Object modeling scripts
____________

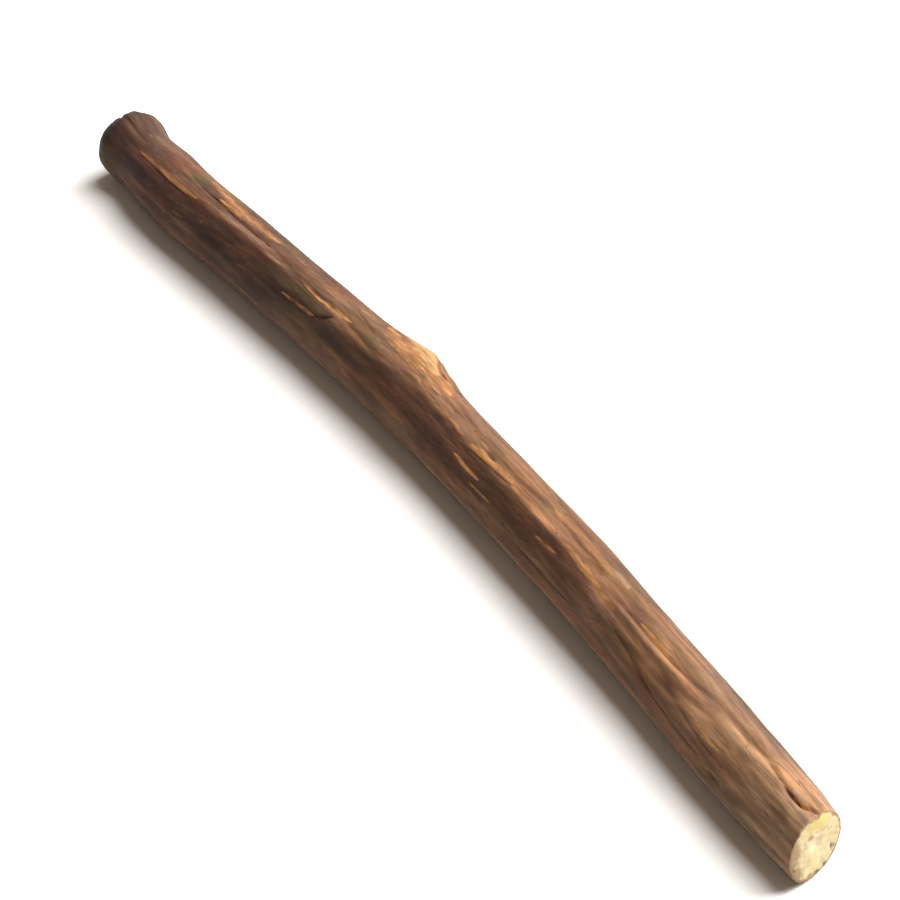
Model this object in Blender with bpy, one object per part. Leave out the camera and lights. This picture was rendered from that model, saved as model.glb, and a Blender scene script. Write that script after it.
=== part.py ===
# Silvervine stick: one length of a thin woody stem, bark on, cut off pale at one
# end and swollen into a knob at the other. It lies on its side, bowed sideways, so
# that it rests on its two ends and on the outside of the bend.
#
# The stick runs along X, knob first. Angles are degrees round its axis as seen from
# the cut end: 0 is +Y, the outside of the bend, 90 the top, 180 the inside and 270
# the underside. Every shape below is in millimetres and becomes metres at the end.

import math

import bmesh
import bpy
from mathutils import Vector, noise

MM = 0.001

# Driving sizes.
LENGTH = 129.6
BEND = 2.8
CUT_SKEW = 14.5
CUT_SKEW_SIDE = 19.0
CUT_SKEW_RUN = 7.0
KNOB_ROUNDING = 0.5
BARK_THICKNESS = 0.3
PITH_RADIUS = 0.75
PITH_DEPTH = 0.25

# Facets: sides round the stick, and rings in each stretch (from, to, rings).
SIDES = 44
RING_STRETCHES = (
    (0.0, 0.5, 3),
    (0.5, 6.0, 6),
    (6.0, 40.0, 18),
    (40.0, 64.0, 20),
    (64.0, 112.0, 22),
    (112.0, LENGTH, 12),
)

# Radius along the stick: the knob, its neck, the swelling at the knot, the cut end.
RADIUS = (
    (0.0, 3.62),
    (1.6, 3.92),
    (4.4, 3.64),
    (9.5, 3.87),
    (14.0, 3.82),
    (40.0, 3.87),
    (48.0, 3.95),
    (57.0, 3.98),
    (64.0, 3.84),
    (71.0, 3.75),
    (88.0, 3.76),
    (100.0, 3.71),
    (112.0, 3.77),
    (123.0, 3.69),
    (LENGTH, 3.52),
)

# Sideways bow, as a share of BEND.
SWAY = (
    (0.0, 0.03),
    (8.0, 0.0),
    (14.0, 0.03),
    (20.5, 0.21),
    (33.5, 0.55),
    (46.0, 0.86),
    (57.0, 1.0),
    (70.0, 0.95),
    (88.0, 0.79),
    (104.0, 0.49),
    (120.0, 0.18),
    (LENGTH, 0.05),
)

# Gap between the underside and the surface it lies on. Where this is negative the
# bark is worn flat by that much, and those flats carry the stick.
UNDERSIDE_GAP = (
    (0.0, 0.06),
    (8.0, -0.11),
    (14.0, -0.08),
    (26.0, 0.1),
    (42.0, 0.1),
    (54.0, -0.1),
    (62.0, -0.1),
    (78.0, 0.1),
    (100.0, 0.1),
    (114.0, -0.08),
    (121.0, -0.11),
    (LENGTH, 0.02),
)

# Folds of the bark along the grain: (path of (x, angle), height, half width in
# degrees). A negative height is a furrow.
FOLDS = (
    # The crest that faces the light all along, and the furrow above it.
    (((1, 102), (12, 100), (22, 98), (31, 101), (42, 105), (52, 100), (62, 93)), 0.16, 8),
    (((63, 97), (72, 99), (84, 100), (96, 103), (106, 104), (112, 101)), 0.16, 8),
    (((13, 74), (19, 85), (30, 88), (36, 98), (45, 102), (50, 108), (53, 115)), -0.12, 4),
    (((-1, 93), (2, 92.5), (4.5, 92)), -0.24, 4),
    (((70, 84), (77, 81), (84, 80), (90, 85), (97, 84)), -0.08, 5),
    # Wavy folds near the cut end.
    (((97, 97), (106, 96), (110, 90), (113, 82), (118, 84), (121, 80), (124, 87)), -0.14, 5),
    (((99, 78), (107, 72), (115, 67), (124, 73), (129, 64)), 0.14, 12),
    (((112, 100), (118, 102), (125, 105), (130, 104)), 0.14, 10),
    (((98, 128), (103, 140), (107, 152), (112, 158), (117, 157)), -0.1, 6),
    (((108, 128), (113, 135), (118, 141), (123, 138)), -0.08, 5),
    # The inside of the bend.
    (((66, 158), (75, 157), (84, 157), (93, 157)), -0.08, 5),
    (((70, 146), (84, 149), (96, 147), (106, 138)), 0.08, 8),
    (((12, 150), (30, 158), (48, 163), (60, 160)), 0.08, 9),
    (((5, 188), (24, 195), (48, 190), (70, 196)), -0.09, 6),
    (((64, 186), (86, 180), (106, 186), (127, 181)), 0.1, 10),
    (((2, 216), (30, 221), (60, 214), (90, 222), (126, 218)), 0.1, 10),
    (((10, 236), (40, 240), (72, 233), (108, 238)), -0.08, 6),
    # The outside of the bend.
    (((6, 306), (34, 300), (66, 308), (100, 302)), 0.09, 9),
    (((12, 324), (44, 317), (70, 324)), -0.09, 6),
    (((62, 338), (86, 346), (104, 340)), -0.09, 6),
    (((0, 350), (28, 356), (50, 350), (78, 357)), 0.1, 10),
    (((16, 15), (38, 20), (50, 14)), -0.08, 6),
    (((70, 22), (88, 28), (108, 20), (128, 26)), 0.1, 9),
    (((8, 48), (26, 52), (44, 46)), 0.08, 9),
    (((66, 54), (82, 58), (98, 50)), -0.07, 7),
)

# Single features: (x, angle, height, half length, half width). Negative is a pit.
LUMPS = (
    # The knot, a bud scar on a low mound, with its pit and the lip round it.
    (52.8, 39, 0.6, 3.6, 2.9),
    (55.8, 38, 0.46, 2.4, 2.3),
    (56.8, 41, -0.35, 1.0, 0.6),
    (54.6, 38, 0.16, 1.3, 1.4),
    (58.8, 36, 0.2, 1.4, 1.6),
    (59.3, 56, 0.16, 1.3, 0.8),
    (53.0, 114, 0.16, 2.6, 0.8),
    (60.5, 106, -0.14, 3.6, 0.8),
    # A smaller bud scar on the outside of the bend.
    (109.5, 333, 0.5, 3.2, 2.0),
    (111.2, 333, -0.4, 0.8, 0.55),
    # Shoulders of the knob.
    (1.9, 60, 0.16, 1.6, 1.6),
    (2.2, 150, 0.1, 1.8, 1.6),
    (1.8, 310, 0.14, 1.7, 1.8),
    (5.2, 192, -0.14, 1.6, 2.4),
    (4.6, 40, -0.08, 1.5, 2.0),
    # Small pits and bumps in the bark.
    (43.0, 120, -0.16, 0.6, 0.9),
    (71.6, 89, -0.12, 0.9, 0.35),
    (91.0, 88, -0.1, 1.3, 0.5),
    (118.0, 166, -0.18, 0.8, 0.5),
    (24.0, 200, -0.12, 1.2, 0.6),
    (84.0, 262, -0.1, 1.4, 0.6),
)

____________

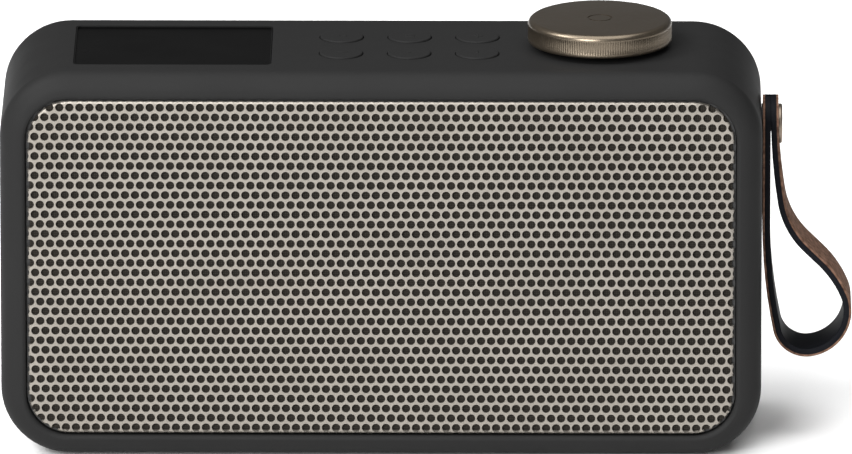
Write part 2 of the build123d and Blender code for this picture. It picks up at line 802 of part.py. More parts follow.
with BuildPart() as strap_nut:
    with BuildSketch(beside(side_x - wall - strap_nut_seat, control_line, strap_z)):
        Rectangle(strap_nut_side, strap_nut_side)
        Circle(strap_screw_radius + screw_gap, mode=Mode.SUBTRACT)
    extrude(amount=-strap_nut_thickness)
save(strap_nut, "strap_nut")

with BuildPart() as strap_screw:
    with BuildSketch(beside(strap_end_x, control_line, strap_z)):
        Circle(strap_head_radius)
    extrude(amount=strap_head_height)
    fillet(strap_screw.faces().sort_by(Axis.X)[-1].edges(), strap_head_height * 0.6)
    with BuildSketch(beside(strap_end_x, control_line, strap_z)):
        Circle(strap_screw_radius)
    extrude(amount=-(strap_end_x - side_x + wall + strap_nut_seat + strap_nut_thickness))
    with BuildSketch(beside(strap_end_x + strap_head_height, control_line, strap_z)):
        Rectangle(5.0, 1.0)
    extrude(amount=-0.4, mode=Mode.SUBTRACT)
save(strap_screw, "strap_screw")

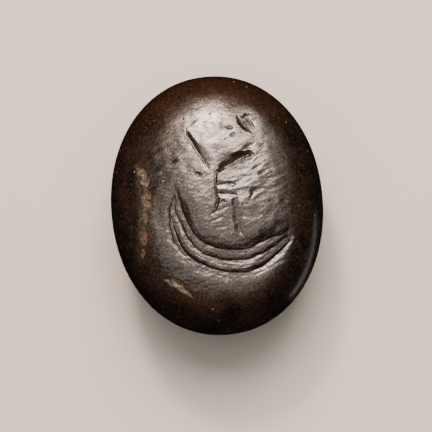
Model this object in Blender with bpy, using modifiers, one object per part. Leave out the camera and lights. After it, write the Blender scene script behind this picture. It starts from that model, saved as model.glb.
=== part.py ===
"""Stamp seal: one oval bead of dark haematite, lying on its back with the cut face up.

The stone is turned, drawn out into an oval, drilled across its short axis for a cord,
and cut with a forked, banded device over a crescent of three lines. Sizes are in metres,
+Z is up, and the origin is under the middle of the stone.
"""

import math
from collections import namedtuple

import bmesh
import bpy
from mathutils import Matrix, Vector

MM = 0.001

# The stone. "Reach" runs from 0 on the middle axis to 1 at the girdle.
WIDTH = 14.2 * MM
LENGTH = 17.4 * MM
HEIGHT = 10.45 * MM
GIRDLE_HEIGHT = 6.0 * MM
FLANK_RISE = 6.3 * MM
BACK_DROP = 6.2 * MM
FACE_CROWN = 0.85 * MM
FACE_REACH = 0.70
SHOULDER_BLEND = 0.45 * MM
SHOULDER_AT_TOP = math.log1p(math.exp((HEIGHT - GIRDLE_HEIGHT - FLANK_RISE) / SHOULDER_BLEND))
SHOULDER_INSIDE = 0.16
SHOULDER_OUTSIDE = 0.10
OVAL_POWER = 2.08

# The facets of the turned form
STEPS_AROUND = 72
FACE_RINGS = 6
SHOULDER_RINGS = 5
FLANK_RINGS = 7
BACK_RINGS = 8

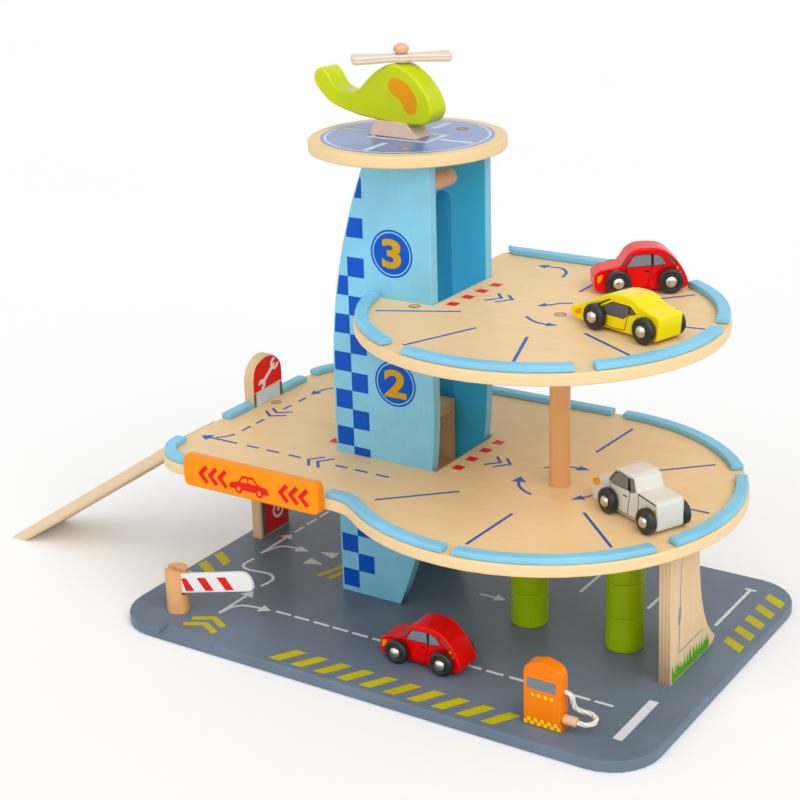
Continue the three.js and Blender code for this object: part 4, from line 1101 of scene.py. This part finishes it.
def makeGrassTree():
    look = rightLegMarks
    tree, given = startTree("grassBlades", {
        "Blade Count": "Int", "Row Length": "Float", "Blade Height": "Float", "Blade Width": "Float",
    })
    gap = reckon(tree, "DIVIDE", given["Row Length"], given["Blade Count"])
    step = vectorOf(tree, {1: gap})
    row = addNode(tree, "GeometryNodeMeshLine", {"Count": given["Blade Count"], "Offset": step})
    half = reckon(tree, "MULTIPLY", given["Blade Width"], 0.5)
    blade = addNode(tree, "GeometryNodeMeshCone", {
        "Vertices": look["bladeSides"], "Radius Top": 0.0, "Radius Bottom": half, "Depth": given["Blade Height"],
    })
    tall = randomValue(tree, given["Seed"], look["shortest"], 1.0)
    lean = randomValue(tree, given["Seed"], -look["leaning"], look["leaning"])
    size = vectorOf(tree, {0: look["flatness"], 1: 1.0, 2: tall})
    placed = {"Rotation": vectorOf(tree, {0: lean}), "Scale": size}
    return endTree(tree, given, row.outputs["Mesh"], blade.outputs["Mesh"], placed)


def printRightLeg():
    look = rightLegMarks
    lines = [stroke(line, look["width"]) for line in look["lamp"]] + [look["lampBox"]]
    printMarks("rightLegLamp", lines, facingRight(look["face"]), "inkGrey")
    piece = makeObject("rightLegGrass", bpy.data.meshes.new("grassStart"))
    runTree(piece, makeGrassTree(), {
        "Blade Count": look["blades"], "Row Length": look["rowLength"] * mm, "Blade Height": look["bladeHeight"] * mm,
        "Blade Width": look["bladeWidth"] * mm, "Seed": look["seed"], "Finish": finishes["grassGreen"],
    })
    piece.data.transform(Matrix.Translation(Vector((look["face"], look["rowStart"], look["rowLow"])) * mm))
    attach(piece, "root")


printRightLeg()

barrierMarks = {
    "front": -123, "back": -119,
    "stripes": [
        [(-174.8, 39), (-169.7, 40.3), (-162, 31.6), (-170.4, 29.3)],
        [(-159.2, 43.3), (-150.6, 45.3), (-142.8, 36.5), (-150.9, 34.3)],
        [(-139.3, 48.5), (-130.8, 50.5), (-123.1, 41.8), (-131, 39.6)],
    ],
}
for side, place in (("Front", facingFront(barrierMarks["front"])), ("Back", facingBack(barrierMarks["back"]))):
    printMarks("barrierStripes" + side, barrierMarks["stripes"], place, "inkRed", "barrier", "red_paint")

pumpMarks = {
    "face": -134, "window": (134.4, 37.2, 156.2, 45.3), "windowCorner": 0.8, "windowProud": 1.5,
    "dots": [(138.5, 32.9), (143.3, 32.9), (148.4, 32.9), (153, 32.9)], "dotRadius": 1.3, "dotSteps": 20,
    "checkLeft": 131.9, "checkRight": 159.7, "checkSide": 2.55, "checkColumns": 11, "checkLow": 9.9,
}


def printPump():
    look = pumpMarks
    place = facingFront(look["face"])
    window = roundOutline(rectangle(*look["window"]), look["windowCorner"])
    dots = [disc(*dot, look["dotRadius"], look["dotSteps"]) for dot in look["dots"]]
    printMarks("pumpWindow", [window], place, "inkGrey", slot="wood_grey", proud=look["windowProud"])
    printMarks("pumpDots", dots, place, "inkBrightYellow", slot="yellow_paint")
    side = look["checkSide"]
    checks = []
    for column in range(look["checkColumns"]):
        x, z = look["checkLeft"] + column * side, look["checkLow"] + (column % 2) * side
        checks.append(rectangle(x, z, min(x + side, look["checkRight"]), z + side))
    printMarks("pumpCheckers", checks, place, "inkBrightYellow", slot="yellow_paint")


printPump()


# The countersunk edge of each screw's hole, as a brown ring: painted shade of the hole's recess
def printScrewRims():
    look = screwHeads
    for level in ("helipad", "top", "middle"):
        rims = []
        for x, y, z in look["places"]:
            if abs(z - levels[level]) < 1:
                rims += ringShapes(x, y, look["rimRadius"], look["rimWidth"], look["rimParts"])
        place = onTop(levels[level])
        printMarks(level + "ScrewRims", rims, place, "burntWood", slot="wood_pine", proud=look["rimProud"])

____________

PROBLEM DESCRIPTION: From the records above, give again exactly the lines running from the line with "Write part 2" to the line with "cut face up.", inclusive.

WORKED ANSWER:
Write part 2 of the build123d and Blender code for this picture. It picks up at line 802 of part.py. More parts follow.
with BuildPart() as strap_nut:
    with BuildSketch(beside(side_x - wall - strap_nut_seat, control_line, strap_z)):
        Rectangle(strap_nut_side, strap_nut_side)
        Circle(strap_screw_radius + screw_gap, mode=Mode.SUBTRACT)
    extrude(amount=-strap_nut_thickness)
save(strap_nut, "strap_nut")

with BuildPart() as strap_screw:
    with BuildSketch(beside(strap_end_x, control_line, strap_z)):
        Circle(strap_head_radius)
    extrude(amount=strap_head_height)
    fillet(strap_screw.faces().sort_by(Axis.X)[-1].edges(), strap_head_height * 0.6)
    with BuildSketch(beside(strap_end_x, control_line, strap_z)):
        Circle(strap_screw_radius)
    extrude(amount=-(strap_end_x - side_x + wall + strap_nut_seat + strap_nut_thickness))
    with BuildSketch(beside(strap_end_x + strap_head_height, control_line, strap_z)):
        Rectangle(5.0, 1.0)
    extrude(amount=-0.4, mode=Mode.SUBTRACT)
save(strap_screw, "strap_screw")

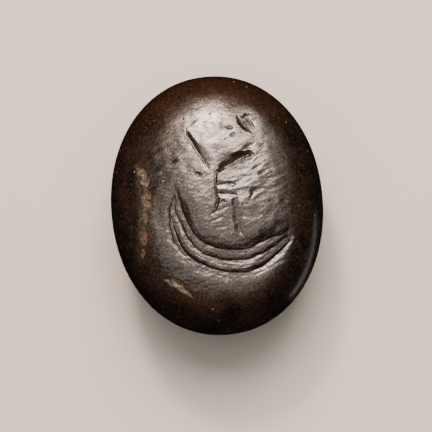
Model this object in Blender with bpy, using modifiers, one object per part. Leave out the camera and lights. After it, write the Blender scene script behind this picture. It starts from that model, saved as model.glb.
=== part.py ===
"""Stamp seal: one oval bead of dark haematite, lying on its back with the cut face up.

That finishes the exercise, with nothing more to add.